Conventional, predictable and old-fashioned in pretty much every respect, the film relies on an endless stream of on-screen titles (one of which, unforgivably, includes a typo: ‘Temspford’ instead of ‘Tempsford’) to tell us when and where the action is taking place. This is a handsomely-appointed affair which pays great attention to details of decor, costume, make-up and hair. However, sadly it very rarely rises above an unadventurous, by-the-numbers period-pic stodginess.

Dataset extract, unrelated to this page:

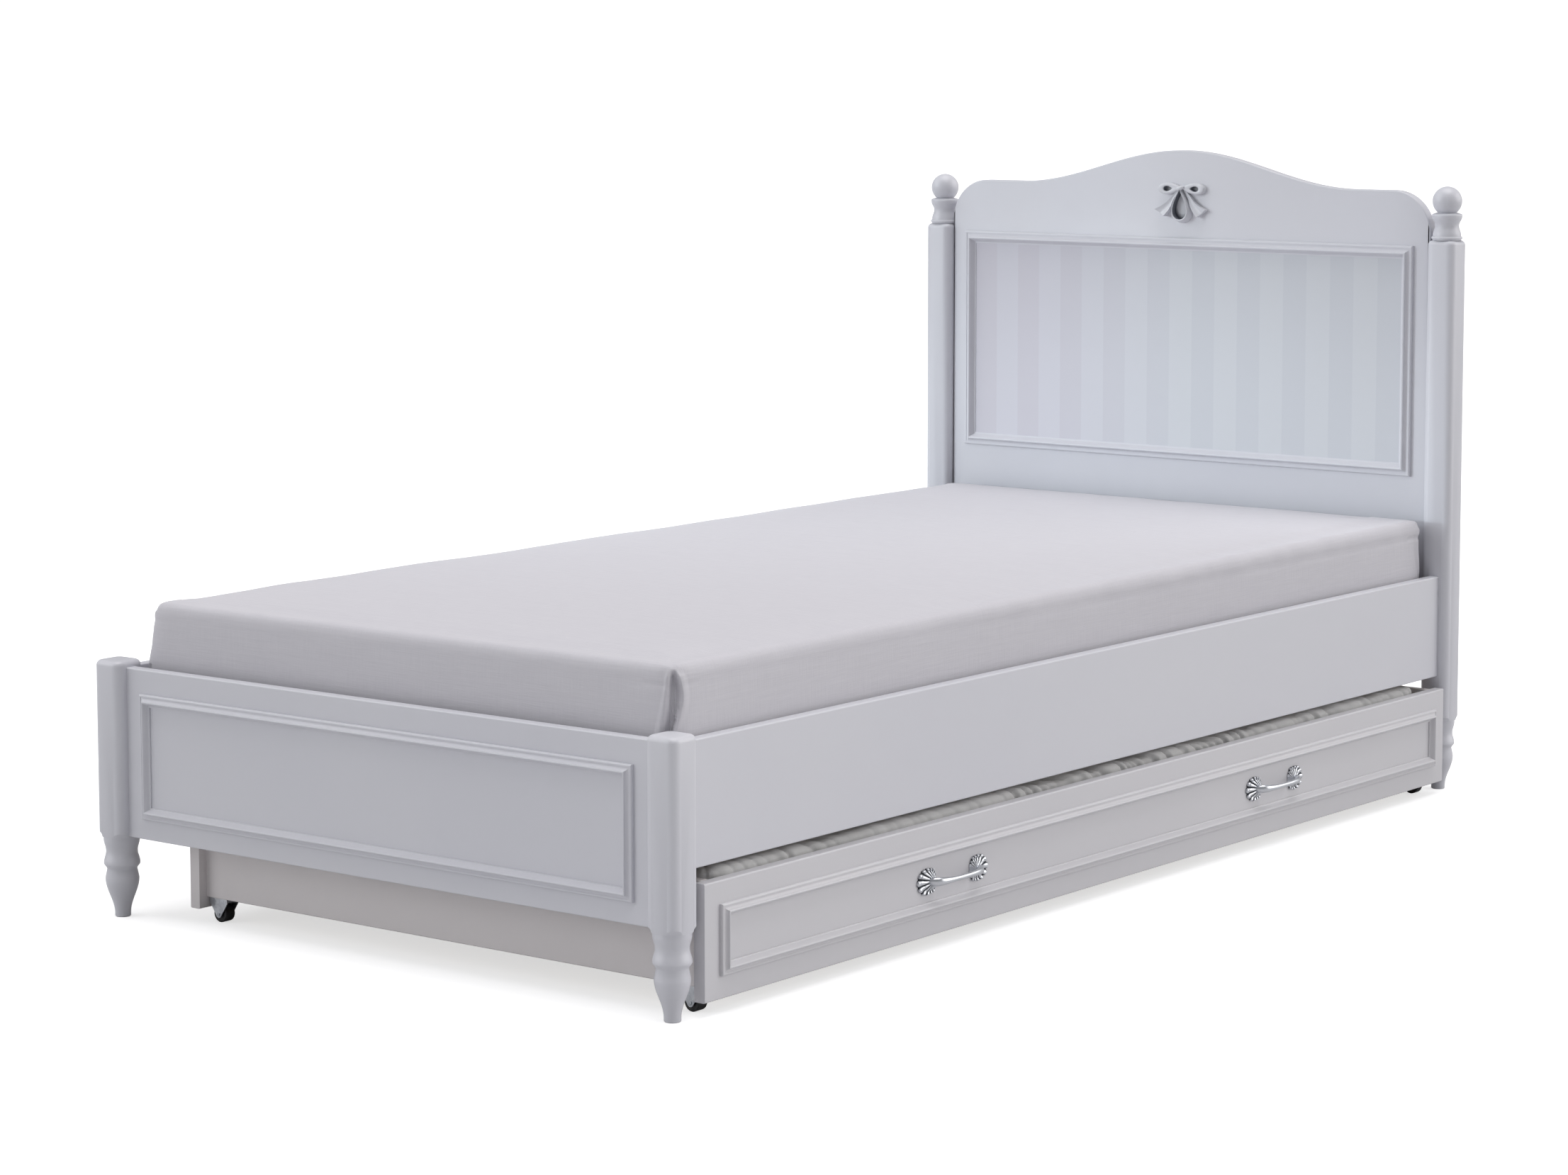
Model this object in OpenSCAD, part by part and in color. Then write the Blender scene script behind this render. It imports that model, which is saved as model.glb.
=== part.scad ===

What high spots there are invariably involve the spirited, engaging Marceau, here enjoying her highest-profile role since The World Is Not Enough (1999). Unfortunately, she doesn’t get much help from the plodding script, whcich spreads the limelight among her quartet of co-stars. The real-life story involved rather less sisterly teamwork than the movie suggests. That is not to say this is an unambiguous celebration of female contributions to hazardous wartime operations. Indeed, one can interpret the film as questioning their suitability for such roles, especially when torture is involved. And so much for women’s famously high pain threshold,

Female Agents is undemandingly watchable fare, and might pass muster on television one damp afternoon, but it’s disappointing to see it clogging up British art-house screens, since its a prime example of the middling-at-best French movies that continue obtain such distribution while so many more worthwhile foreign films languish in limbo. That off-putting bland title sums it up rather well – so less enticing than the original, Les femmes de l’ombre, the direct translation of which (“Women of the Shadows”) was presumably rejected because it makes the protagonists sound shadily dubious and it would stir memories of Jean-Pierre Melville’s 1969 resistance classic Army in the Shadows (L’Armee des Ombres), not long after its very successful re-issue.